Re: [xml-dev] New release (2.8) of XSV from Henry S. Thompson on 2004-10-08 (xmlschema-dev@w3.org from October 2004)

From: Henry S. Thompson <ht@inf.ed.ac.uk>
Date: Fri, 08 Oct 2004 17:30:50 +0100
To: Jeff Rafter <lists@jeffrafter.com>
Cc: xmlschema-dev@w3.org, xml-dev@lists.xml.org
Message-ID: <f5b8yahqiit.fsf@erasmus.inf.ed.ac.uk>

Jeff Rafter <lists@jeffrafter.com> writes:

> Does this mean that you have modified the approach set forth in
> http://www.ltg.ed.ac.uk/~ht/XML_Europe_2003.html? 

Yes.  That approach unfolds numeric exponents, producing a number of
states which grows linearly with maxOccurs for elements and
non-nesting groups, and grows exponentially for nesting groups, that
is if you have (a, b{2,5}, c){1,100} the number of states is
Order(500).

The new approach is linear in the number of particles, because it uses
counters, not unfolding.

> If so, do you have any metrics on changes to the time complexity?

Should not change the _runtime_ complexity at all, which was always
the normal FSM complexity.  Changes the _compile-time_ complexity
significantly, from exponential to linear.

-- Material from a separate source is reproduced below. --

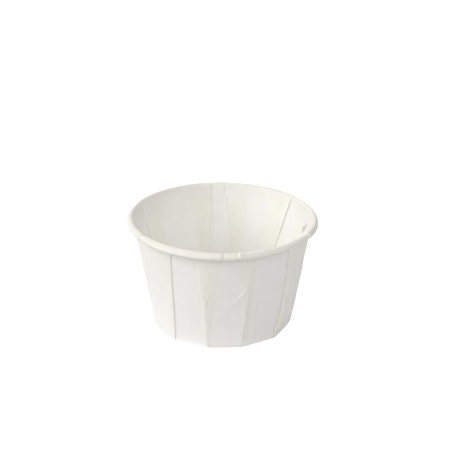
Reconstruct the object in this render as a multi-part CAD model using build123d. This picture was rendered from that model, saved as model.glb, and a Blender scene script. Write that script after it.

The really good news is that this approach doesn't require XSV to punt
in the face of large exponents, which it used to do (i.e. treated all
numbers > 100 in min/maxOccurs as if they _were_ 100).  All other
existing processors do something similar (that is, punt above some
number), I believe.

I hope to write up the new algorithm RSN . . .

ht
-- 
 Henry S. Thompson, HCRC Language Technology Group, University of Edinburgh
                     Half-time member of W3C Team
    2 Buccleuch Place, Edinburgh EH8 9LW, SCOTLAND -- (44) 131 650-4440
            Fax: (44) 131 650-4587, e-mail: ht@inf.ed.ac.uk
                   URL: http://www.ltg.ed.ac.uk/~ht/
[mail really from me _always_ has this .sig -- mail without it is forged spam]

Received on Friday, 8 October 2004 16:30:56 UTC